(Rows from an object dataset)
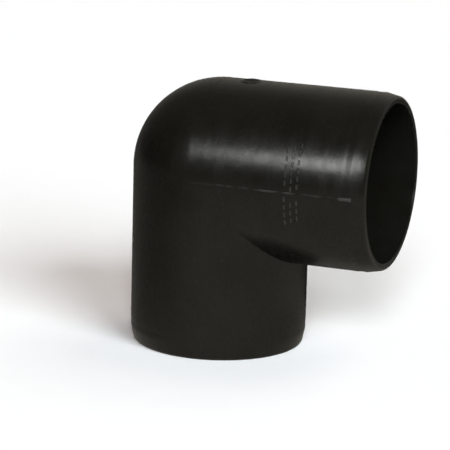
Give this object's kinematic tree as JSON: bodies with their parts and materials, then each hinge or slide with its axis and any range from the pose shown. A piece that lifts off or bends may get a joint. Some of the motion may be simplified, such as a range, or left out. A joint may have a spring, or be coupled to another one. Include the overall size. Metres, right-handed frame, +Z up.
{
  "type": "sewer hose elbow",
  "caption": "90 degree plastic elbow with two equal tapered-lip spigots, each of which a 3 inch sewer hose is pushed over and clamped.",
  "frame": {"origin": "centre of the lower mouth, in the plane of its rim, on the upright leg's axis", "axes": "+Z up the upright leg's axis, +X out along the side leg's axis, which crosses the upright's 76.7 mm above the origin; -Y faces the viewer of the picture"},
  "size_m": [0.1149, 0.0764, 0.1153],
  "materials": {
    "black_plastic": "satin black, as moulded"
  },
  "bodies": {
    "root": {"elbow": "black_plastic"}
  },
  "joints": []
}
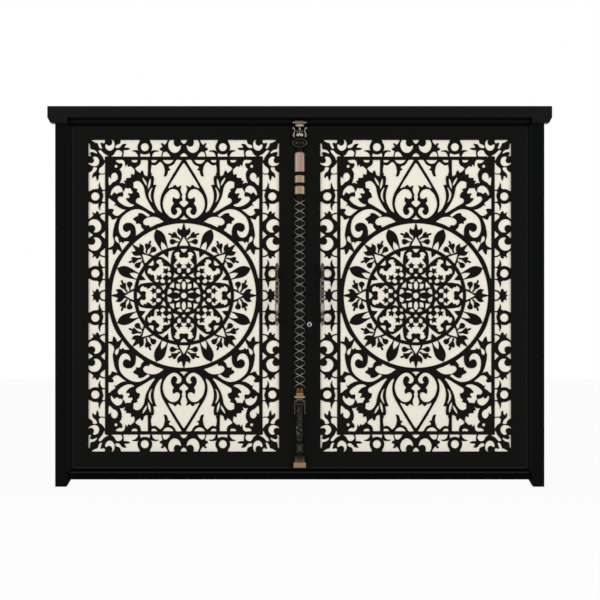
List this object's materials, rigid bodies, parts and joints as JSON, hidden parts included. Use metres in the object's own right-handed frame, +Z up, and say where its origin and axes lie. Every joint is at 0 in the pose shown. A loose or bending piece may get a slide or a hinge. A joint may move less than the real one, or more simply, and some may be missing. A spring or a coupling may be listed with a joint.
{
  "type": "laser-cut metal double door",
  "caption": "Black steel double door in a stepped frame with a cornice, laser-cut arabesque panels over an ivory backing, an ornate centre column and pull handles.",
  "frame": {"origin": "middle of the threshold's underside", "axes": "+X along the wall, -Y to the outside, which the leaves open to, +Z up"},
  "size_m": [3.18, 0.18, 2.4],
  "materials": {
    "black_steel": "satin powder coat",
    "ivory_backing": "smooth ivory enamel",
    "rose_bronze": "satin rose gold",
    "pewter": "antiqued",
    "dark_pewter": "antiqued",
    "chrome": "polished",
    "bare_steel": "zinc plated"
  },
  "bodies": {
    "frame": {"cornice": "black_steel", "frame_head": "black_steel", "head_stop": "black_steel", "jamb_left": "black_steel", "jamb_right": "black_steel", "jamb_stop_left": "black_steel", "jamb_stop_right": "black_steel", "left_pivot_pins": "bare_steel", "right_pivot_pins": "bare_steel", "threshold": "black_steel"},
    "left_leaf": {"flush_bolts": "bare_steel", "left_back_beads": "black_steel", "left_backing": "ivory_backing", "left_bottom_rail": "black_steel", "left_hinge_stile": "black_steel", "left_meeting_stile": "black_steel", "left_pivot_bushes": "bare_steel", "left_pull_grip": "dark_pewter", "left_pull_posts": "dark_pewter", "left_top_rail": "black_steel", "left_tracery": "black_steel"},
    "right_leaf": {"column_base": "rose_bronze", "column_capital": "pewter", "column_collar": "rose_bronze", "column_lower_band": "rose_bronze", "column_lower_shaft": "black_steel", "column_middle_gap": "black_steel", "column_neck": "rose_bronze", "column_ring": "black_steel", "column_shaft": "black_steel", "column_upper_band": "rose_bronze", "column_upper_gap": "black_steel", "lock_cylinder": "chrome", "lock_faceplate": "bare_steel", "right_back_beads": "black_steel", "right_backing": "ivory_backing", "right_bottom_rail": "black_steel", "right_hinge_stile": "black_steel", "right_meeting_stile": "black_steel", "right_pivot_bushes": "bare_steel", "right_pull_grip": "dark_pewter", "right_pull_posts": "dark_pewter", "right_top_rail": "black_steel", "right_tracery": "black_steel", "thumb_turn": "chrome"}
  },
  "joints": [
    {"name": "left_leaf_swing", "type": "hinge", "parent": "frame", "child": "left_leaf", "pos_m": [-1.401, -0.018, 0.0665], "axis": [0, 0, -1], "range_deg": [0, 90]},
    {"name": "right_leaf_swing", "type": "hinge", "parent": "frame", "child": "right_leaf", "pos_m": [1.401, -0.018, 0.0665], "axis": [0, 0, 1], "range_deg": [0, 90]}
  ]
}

WHAT IS NEEDED>
Give back each line above precisely as it stands.

ANSWER TO THE EXERCISE>
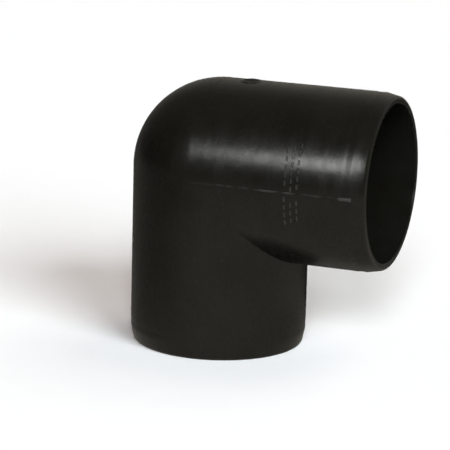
Give this object's kinematic tree as JSON: bodies with their parts and materials, then each hinge or slide with its axis and any range from the pose shown. A piece that lifts off or bends may get a joint. Some of the motion may be simplified, such as a range, or left out. A joint may have a spring, or be coupled to another one. Include the overall size. Metres, right-handed frame, +Z up.
{
  "type": "sewer hose elbow",
  "caption": "90 degree plastic elbow with two equal tapered-lip spigots, each of which a 3 inch sewer hose is pushed over and clamped.",
  "frame": {"origin": "centre of the lower mouth, in the plane of its rim, on the upright leg's axis", "axes": "+Z up the upright leg's axis, +X out along the side leg's axis, which crosses the upright's 76.7 mm above the origin; -Y faces the viewer of the picture"},
  "size_m": [0.1149, 0.0764, 0.1153],
  "materials": {
    "black_plastic": "satin black, as moulded"
  },
  "bodies": {
    "root": {"elbow": "black_plastic"}
  },
  "joints": []
}
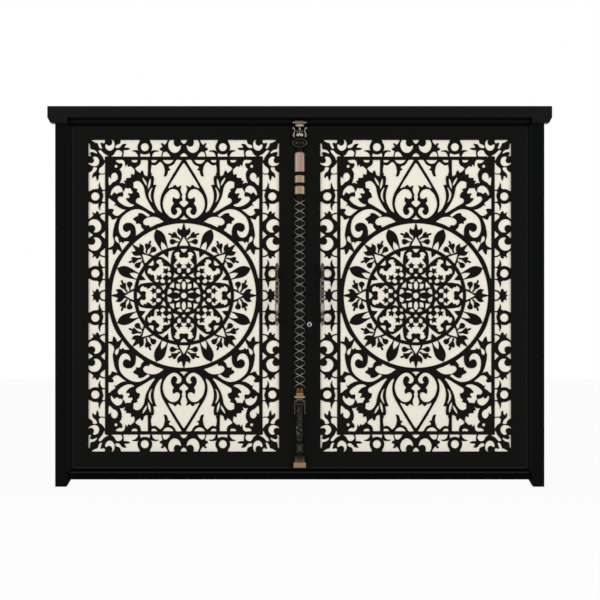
List this object's materials, rigid bodies, parts and joints as JSON, hidden parts included. Use metres in the object's own right-handed frame, +Z up, and say where its origin and axes lie. Every joint is at 0 in the pose shown. A loose or bending piece may get a slide or a hinge. A joint may move less than the real one, or more simply, and some may be missing. A spring or a coupling may be listed with a joint.
{
  "type": "laser-cut metal double door",
  "caption": "Black steel double door in a stepped frame with a cornice, laser-cut arabesque panels over an ivory backing, an ornate centre column and pull handles.",
  "frame": {"origin": "middle of the threshold's underside", "axes": "+X along the wall, -Y to the outside, which the leaves open to, +Z up"},
  "size_m": [3.18, 0.18, 2.4],
  "materials": {
    "black_steel": "satin powder coat",
    "ivory_backing": "smooth ivory enamel",
    "rose_bronze": "satin rose gold",
    "pewter": "antiqued",
    "dark_pewter": "antiqued",
    "chrome": "polished",
    "bare_steel": "zinc plated"
  },
  "bodies": {
    "frame": {"cornice": "black_steel", "frame_head": "black_steel", "head_stop": "black_steel", "jamb_left": "black_steel", "jamb_right": "black_steel", "jamb_stop_left": "black_steel", "jamb_stop_right": "black_steel", "left_pivot_pins": "bare_steel", "right_pivot_pins": "bare_steel", "threshold": "black_steel"},
    "left_leaf": {"flush_bolts": "bare_steel", "left_back_beads": "black_steel", "left_backing": "ivory_backing", "left_bottom_rail": "black_steel", "left_hinge_stile": "black_steel", "left_meeting_stile": "black_steel", "left_pivot_bushes": "bare_steel", "left_pull_grip": "dark_pewter", "left_pull_posts": "dark_pewter", "left_top_rail": "black_steel", "left_tracery": "black_steel"},
    "right_leaf": {"column_base": "rose_bronze", "column_capital": "pewter", "column_collar": "rose_bronze", "column_lower_band": "rose_bronze", "column_lower_shaft": "black_steel", "column_middle_gap": "black_steel", "column_neck": "rose_bronze", "column_ring": "black_steel", "column_shaft": "black_steel", "column_upper_band": "rose_bronze", "column_upper_gap": "black_steel", "lock_cylinder": "chrome", "lock_faceplate": "bare_steel", "right_back_beads": "black_steel", "right_backing": "ivory_backing", "right_bottom_rail": "black_steel", "right_hinge_stile": "black_steel", "right_meeting_stile": "black_steel", "right_pivot_bushes": "bare_steel", "right_pull_grip": "dark_pewter", "right_pull_posts": "dark_pewter", "right_top_rail": "black_steel", "right_tracery": "black_steel", "thumb_turn": "chrome"}
  },
  "joints": [
    {"name": "left_leaf_swing", "type": "hinge", "parent": "frame", "child": "left_leaf", "pos_m": [-1.401, -0.018, 0.0665], "axis": [0, 0, -1], "range_deg": [0, 90]},
    {"name": "right_leaf_swing", "type": "hinge", "parent": "frame", "child": "right_leaf", "pos_m": [1.401, -0.018, 0.0665], "axis": [0, 0, 1], "range_deg": [0, 90]}
  ]
}